Models, Make-up, and Mattes
Director of photography Jonathan West and producer Merri Howard had no end of problems concerning the ‘afterlife’ sequences. John de Lancie is shot in a white robe against a white background - done without care, this would have resulted in a weird floating head! They instructed de Lancie to make only slow and careful movements to avoid the problem, which Moore actually felt worked rather well with the context of the story.
Let’s welcome back the Selay and the Anticans, appearing for their first and only time since “Lonely Among Us”. Apparently, their later hostilities did not exist at this time since they were happy to hang out in a bar and watch some Dom-Jot!
This is probably the only space bar in TNG not to feature a Ferengi - a situation ubernerd of Trek lore Moore precluded in his lovely description of this location in the screenplay:
The bar is a dilapidated, run-down, hole in the wall with mismatched furnishings, dirty walls, and indifferent service. The clientele consists mostly of passed-out bodies and disreputable figures conducting illegal deals in the shadows. In short, it is exactly the kind of place to attract young Starfleet officers fresh from the Academy and looking for a little adventure. (NOTE: No Ferengi should be seen in this episode. They had not been “discovered” during this time period.)
We do however get the Nausicaans, which look rather like the Chalnoth from “Allegiance”, but with fancier mandibles.
Lastly, a matte painting is used to represent Starbase Earhart.
This one made me chuckle, as it was created for the City of Domes in the 1976 sci-fi movie Logan’s Run, as can clearly be seen from the stills above.

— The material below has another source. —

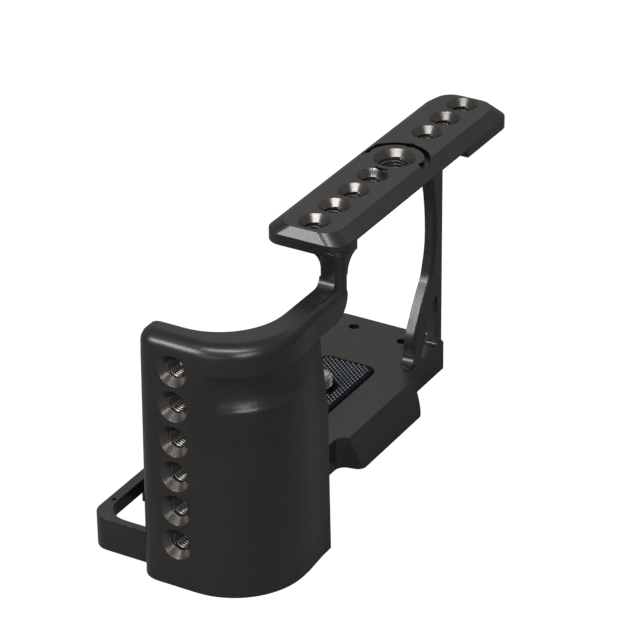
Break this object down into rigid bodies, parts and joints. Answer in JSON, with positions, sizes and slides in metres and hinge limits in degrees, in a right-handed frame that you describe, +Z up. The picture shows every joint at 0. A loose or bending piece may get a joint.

My family was underwhelmed by this one, but this is not only one of my favourite episodes, it also had a profound metaphysical effect on me. After watching it, I could no longer engage in ‘what if’ scenarios about my past, because I became acutely aware of how little it would take to unravel the tapestry of my own life. A great chunk of Picard backstory, a dashing dollop of Q, and a metaphysical morality play? It’s another of season six's outstanding Mindwarp episodes.